As a Jew, it is painful to read how another Jew turned to Christianity because of the lack of warmth or the feeling of a personal connection to a loving God that too often is more accessible in the church than in synagogue. It should not be this way, but currently it often is. Desperately missing that sense that God was real and that love was real, Ruth Shilsky found it with two good black men and in a church community, where the emotions she had to bottle up for so long were welcomed. She lived with a great deal of understandable guilt for having walked away from her mother and sister, though, particularly because her mother, whom she loved very much, was dying at the time. Ruth was ostracized by the rest of the family for this.

The author struggled greatly to come to terms with his mysterious, Jewish-Christian, white and black background. As a teen he flirted with drugs and crime, but straightened out: Loving his mother and fearing her wrath, he didn't dare not to! Finding his own sense of self as man of mixed religious and mixed race background was not easy, and he had to deal with ongoing social awkwardness and occasional racism along the way.

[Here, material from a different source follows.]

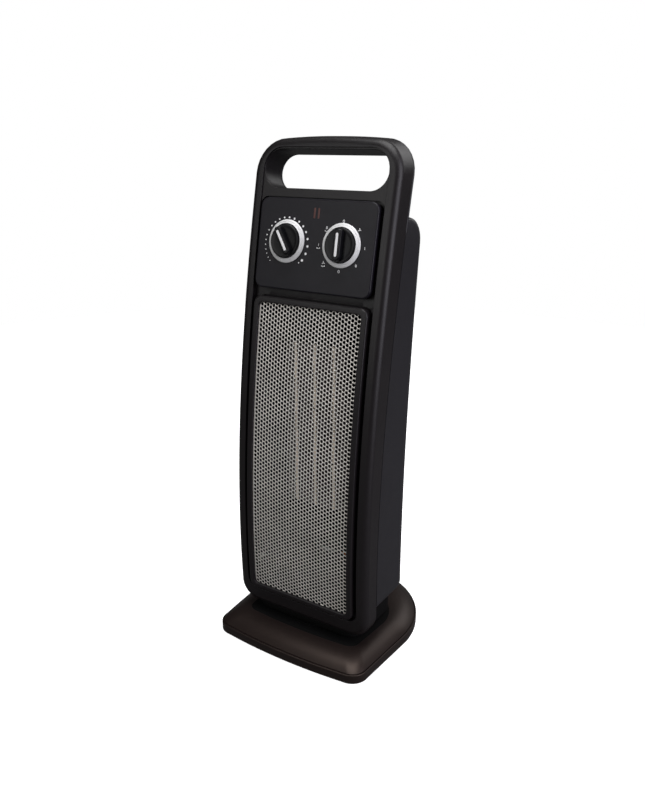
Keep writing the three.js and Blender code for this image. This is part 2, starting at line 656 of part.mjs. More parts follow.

All in all, this memoir speaks poignantly to the need for people to feel connection, and love, and yes, God.



spoko
Oct 21, 2024
8/10 stars
I had actually wanted to read this back when it was big, but never did. Anyway, we had it sitting on the shelf, and it came to mind when I was trying to think of something easy (but not too easy) to read to help me out of the reading slump I've been in. Turned out to be a pretty good book for it, actually. It's a memoir, which I'm discovering (against everything I'd ever suspected) to be a genre I'm really drawn to. And it has an engaging—though not overly serious—tone throughout.

The subtitle of the book is "A Black Man's Tribute to His White Mother." James McBride is—sure enough—a black man who grew up with what he assumed to be a WASP mother. Which, growing up in Harlem during the Civil Rights era, would be drama enough. But then as an adult he gradually came to realize that his mother was actually a Polish-born Jewish woman. She had shed her Judaism, and an entire life along with it, many years before he was born. This book essentially tells the story of his quest to learn about that abandoned life, and along the way it's a fairly typical memoir of growing up. Or rather, it's two of them—in alternating chapters, he intertwines his own story with that of his mother.

Still, even if they are typical, these two stories are not uninteresting. McBride has a somewhat unique take on the racial tensions & struggles that surrounded him as he came of age. And his mother's story is both heartbreaking and triumphant, though one can imagine it being better told.

There's a lot to think about here, though I'm sure the story is even more complex than this telling of it. Still, worth reading.
HoneyChild
Aug 23, 2024
10/10 stars
This book is amazing. It is moving and all around wonderful. I highly recommend it.
Barb Baldrick
Aug 22, 2024
What an amazing Mother. She rose above what she had!
Diane S.
Feb 08, 2024
8/10 stars
Our book club had not read this book, and as a former teacher of 11th grade English our curriculum included this book as one that dealt with our overarching themes for that grade which was Insiders and Outsiders. Being familiar with the dual narrative structure I quickly fell in love with the character of Ruth from the start. Her optimism, determination to get away from her domineering rabbi father and her breaking away from her Jewish religion to find solace in the arms of the Christian faith was heartwarming. She lived life on life's terms, brought up 12 children to be productive citizens when the world would have consigned her to a life of poverty and her children to turn to the streets. But her faith and her belief in the power of education gave Ruth the backbone to power on through her circumstances. Her interracial marriages made her an outsider in the white world and the black community provided her and her children a safe space. Every one of the book club members had a positive reaction to the book, loved the writing style ofJames McBride and found the book full of hope.